* BEGIN *

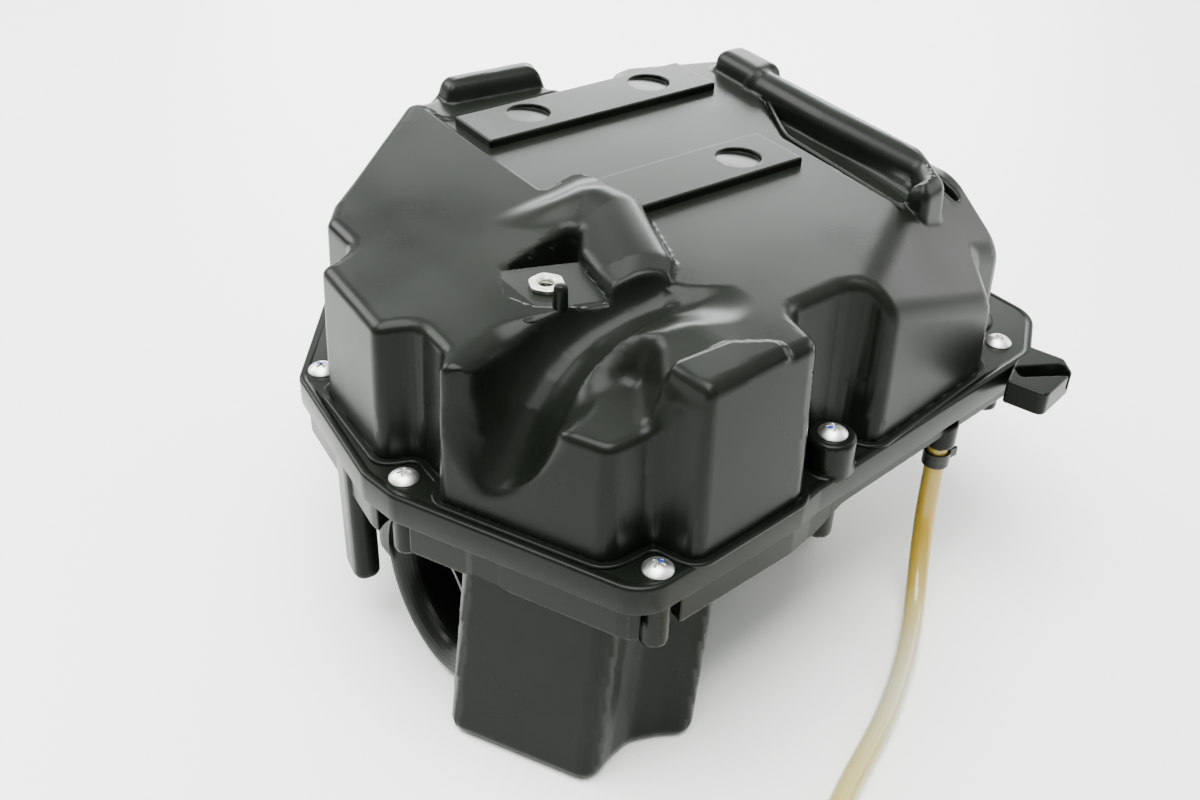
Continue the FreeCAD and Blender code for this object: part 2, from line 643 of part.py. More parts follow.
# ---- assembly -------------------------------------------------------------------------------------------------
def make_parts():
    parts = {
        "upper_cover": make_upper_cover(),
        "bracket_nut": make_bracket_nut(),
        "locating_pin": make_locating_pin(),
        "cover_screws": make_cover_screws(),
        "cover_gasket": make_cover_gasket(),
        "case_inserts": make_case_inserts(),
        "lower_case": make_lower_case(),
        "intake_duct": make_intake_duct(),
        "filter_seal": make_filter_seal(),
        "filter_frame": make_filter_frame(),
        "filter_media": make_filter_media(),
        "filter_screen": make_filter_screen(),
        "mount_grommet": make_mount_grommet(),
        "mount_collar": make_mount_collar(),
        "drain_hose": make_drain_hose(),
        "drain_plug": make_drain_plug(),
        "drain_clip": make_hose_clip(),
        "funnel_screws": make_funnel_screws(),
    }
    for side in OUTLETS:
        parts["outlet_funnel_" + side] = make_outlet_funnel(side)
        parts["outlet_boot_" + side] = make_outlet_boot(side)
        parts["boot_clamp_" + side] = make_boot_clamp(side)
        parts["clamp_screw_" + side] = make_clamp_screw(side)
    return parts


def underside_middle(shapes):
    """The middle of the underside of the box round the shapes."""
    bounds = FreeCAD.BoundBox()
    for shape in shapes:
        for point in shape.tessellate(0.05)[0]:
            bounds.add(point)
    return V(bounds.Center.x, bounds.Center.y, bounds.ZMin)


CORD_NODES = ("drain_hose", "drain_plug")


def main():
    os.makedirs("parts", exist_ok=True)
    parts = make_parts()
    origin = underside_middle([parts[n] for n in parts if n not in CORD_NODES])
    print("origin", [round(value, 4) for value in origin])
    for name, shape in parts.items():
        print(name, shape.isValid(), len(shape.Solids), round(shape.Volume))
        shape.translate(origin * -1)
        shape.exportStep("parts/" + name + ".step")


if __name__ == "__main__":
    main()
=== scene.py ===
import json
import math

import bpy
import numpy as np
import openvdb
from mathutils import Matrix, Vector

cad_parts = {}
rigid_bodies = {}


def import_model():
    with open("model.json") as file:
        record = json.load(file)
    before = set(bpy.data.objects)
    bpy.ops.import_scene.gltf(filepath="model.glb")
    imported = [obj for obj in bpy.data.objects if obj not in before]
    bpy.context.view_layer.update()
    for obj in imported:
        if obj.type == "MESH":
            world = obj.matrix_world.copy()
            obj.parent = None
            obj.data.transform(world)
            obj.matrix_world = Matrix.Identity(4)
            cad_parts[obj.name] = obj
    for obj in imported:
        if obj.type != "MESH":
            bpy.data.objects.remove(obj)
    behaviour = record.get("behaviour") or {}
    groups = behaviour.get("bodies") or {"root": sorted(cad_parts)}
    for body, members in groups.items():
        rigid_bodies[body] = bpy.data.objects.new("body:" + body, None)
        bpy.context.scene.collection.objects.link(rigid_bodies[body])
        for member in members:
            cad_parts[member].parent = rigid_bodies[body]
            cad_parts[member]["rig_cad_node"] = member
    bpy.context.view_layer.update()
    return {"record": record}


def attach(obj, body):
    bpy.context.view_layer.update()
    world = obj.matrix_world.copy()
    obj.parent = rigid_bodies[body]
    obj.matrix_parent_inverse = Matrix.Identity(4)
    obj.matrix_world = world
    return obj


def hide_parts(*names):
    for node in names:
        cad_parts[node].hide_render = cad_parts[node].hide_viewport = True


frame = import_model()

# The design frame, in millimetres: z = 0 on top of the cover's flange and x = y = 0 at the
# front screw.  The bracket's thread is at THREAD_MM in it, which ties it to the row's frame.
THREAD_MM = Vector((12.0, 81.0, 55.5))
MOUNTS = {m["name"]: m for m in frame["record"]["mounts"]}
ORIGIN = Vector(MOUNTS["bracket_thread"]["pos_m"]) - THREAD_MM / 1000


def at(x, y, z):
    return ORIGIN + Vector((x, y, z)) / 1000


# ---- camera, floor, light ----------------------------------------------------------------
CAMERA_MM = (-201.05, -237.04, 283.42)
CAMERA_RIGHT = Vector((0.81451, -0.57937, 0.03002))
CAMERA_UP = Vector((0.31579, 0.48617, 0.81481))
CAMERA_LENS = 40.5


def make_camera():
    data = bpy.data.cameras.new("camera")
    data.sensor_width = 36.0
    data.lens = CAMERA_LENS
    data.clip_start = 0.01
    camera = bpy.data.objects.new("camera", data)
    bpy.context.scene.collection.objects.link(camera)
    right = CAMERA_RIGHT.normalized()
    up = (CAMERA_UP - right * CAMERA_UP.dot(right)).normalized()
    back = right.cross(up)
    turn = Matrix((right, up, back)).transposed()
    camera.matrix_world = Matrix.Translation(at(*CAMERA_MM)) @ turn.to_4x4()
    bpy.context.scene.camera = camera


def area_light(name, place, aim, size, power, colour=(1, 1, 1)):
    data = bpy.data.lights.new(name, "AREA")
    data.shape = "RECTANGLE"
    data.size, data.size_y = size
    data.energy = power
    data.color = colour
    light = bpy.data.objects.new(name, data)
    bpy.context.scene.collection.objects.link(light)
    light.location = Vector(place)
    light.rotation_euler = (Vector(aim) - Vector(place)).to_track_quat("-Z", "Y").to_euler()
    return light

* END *
* BEGIN *

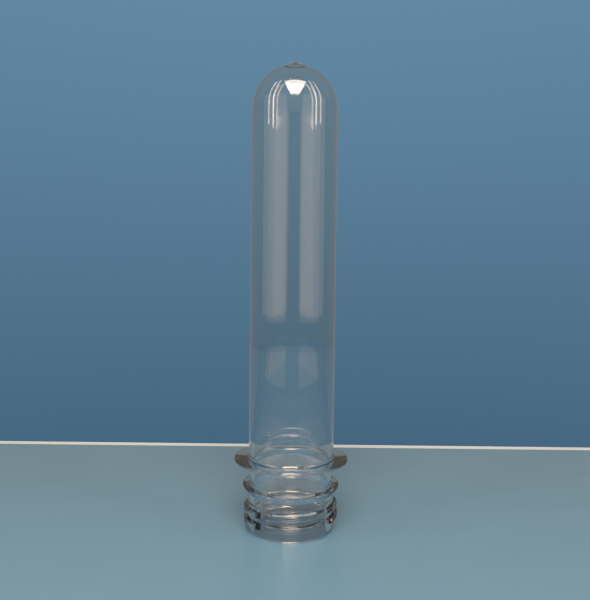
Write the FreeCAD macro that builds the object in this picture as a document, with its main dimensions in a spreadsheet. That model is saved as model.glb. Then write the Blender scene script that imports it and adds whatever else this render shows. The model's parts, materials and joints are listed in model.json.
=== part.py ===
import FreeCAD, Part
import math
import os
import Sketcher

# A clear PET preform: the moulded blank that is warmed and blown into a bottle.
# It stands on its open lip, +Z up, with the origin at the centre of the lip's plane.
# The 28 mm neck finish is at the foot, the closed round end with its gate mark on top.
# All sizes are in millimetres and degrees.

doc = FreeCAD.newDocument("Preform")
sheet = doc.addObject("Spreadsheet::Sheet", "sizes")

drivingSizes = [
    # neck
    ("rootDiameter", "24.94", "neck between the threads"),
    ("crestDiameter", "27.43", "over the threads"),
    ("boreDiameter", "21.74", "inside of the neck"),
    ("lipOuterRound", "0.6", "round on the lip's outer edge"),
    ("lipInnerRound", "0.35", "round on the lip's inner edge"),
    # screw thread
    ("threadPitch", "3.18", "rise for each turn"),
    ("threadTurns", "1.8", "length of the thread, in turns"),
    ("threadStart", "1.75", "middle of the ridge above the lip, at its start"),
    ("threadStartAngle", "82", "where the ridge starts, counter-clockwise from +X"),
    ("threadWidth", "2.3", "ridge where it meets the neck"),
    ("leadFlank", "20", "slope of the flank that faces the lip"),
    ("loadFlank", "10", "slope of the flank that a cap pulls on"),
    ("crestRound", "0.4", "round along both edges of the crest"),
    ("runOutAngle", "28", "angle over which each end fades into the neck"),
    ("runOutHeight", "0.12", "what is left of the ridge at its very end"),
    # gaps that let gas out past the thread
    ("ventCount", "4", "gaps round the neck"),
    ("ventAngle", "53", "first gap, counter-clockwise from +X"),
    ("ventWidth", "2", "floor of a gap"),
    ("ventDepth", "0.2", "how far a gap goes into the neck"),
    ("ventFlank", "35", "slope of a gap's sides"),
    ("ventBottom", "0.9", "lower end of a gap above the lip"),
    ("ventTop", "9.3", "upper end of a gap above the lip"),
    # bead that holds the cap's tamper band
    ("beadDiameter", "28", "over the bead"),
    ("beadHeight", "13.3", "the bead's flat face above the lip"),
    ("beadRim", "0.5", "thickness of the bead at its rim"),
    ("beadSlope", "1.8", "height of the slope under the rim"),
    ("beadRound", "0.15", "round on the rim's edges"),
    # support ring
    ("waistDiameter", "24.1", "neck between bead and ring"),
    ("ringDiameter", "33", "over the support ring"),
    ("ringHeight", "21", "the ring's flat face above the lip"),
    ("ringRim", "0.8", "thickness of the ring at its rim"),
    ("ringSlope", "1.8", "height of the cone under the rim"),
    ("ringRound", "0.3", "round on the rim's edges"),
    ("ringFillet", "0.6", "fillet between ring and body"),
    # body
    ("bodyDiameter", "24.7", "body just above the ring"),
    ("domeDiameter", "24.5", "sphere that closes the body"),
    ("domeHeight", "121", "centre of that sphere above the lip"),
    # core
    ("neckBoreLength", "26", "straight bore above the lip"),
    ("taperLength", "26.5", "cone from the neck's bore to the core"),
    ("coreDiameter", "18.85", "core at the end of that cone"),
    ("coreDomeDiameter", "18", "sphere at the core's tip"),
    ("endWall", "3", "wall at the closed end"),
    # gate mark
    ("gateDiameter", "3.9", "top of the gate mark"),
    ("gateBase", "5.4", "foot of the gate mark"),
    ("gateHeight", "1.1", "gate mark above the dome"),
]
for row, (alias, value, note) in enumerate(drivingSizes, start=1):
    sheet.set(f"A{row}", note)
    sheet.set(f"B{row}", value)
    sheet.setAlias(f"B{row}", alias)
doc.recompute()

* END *

* PROBLEM TO WORK ON
Begin with the line containing "shape.translate(origin * -1)", end with the line containing "cad_parts[obj.name] = obj", and transcribe exactly every line in that span, with nothing added.

* SOLUTION
        shape.translate(origin * -1)
        shape.exportStep("parts/" + name + ".step")


if __name__ == "__main__":
    main()
=== scene.py ===
import json
import math

import bpy
import numpy as np
import openvdb
from mathutils import Matrix, Vector

cad_parts = {}
rigid_bodies = {}


def import_model():
    with open("model.json") as file:
        record = json.load(file)
    before = set(bpy.data.objects)
    bpy.ops.import_scene.gltf(filepath="model.glb")
    imported = [obj for obj in bpy.data.objects if obj not in before]
    bpy.context.view_layer.update()
    for obj in imported:
        if obj.type == "MESH":
            world = obj.matrix_world.copy()
            obj.parent = None
            obj.data.transform(world)
            obj.matrix_world = Matrix.Identity(4)
            cad_parts[obj.name] = obj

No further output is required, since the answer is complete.